Program Structure
This program utilizes a backtracking algorithm to solve Sudoku puzzles. It recursively attempts to place digits in the empty cells while checking for valid placements according to Sudoku rules.
Key Components
- isSafe: A function that checks if a digit can be placed in a specific cell without violating Sudoku rules.
- solveSudoku: The main recursive function that implements the backtracking algorithm.
- printBoard: A utility function to display the Sudoku board.
- main: The entry point of the program where the Sudoku puzzle is initialized and solved.
Code
#include <iostream>
#include <vector>
using namespace std;
// Function to check if placing num at (row, col) is safe
bool isSafe(vector<vector<int>> &board, int row, int col, int num) {
// Check the row and column
for (int x = 0; x < 9; x++) {
if (board[row][x] == num || board[x][col] == num)
return false;
}
// Check the 3x3 grid
int startRow = row - row % 3, startCol = col - col % 3;
for (int i = 0; i < 3; i++) {
for (int j = 0; j < 3; j++) {
if (board[i + startRow][j + startCol] == num)
return false;
}
}
return true;
}
// Backtracking function to solve Sudoku
bool solveSudoku(vector<vector<int>> &board) {
int row, col;
bool isEmpty = true;
// Find an empty cell
for (row = 0; row < 9; row++) {
for (col = 0; col < 9; col++) {
if (board[row][col] == 0) {
isEmpty = false;
break;
}
}
if (!isEmpty) break;
}
// If there is no empty cell, the Sudoku is solved
if (isEmpty) return true;
// Try numbers 1 to 9
for (int num = 1; num <= 9; num++) {
if (isSafe(board, row, col, num)) {
board[row][col] = num; // Place the number
// Recursively try to solve the Sudoku
if (solveSudoku(board)) return true;
// If not successful, backtrack
board[row][col] = 0;
}
}
return false; // Triggers backtracking
}
// Function to print the Sudoku board
void printBoard(const vector<vector<int>> &board) {
for (const auto &row : board) {
for (int num : row) {
cout << num << " ";
}
cout << endl;
}
}
// Main function
int main() {
// Initial Sudoku board (0 represents empty cells)

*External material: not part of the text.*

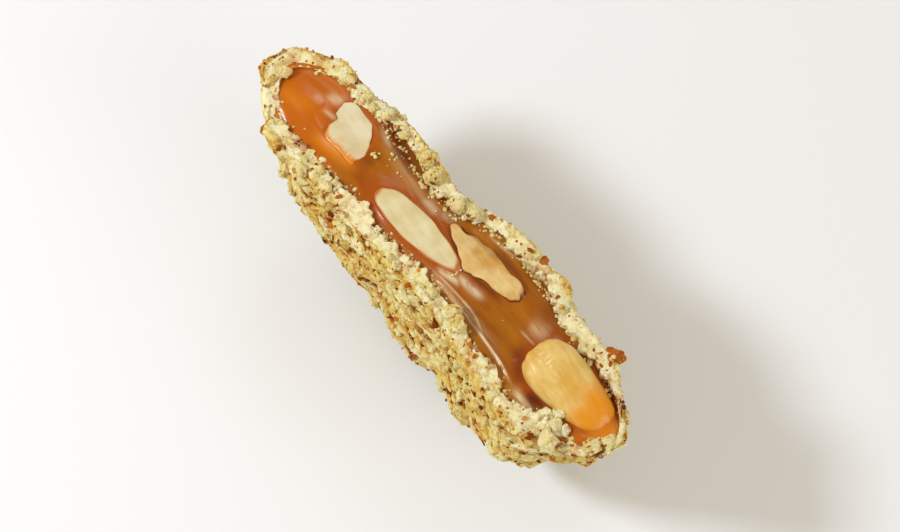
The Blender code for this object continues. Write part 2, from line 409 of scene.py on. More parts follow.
@dataclass(frozen=True)
class NutFinish:
    """Almond, ground or chopped: matt, oily enough for a faint sheen, and a little see-through.

    Attributes:
        name: Name of the material.
        shades: Hex colours from the darkest grain to the palest.
        roughness: Roughness of the surface.
        glow: Share of the light that goes under the surface.
        grit_mm: Width of the finest grit, as a bump.
        grit_depth_mm: Depth of that bump.
        fleck: Hex colour of the skin flecks in the surface, or nothing.
        hollow: Hex colours that the deep places turn to, the deepest last: partly toffee stain and partly
            painted shade.
        drift: How much the tone drifts from place to place.
        drift_mm: Width of that drift.
        fleck_mm: How far apart the cells of the flecks are.
        fleck_reach: Half width of a fleck, in cells.
        bare_cells: Share of the cells without a fleck.
        sheen: Specular level, low for a dry, crumbly surface.
        light_reach: How far red, green and blue light go under the surface, in steps of 1 mm.
    """

    name: str
    shades: tuple[str, ...]
    roughness: float = 0.72
    glow: float = 0.2
    grit_mm: float = 0.35
    grit_depth_mm: float = 0.05
    fleck: str | None = None
    hollow: tuple[str, ...] = ()
    drift: float = 0.7
    drift_mm: float = 9.0
    fleck_mm: float = 0.9
    fleck_reach: float = 0.26
    bare_cells: float = 0.90
    sheen: float = 0.08
    light_reach: tuple[float, float, float] = (1.0, 0.75, 0.4)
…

vector<vector<int>> board = {
{5, 3, 0, 0, 7, 0, 0, 0, 0},
{6, 0, 0, 1, 9, 5, 0, 0, 0},
{0, 9, 8, 0, 0, 0, 0, 6, 0},
{8, 0, 0, 0, 6, 0, 0, 0, 3},
{4, 0, 0, 8, 0, 3, 0, 0, 1},
{7, 0, 0, 0, 2, 0, 0, 0, 6},
{0, 6, 0, 0, 0, 0, 2, 8, 0},
{0, 0, 0, 4, 1, 9, 0, 0, 5},
{0, 0, 0, 0, 8, 0, 0, 7, 9}
};
if (solveSudoku(board)) {
printBoard(board);
} else {
cout << "No solution exists." << endl;
}
return 0;
}
Explanation of the Program Structure
- Functions:
isSafe: Validates if a number can be placed in a specific cell based on Sudoku rules (checking row, column, and 3×3 grid).solveSudoku: Implements the backtracking algorithm to fill the board.printBoard: Displays the current state of the Sudoku board.
- Main Logic:
- The program initializes a Sudoku puzzle and calls
solveSudoku. If a solution is found, it prints the solved board; otherwise, it indicates that no solution exists.
- The program initializes a Sudoku puzzle and calls
How to Run the Program
- Copy the code into a file named
SudokuSolver.cpp. - Compile the program using a C++ compiler, e.g.,
g++ SudokuSolver.cpp -o SudokuSolver. - Run the compiled program:
./SudokuSolver.
Conclusion
This Sudoku solver demonstrates the use of backtracking, a common algorithmic technique for solving constraint satisfaction problems. The program can be easily modified to accept different Sudoku puzzles by changing the initial board configuration.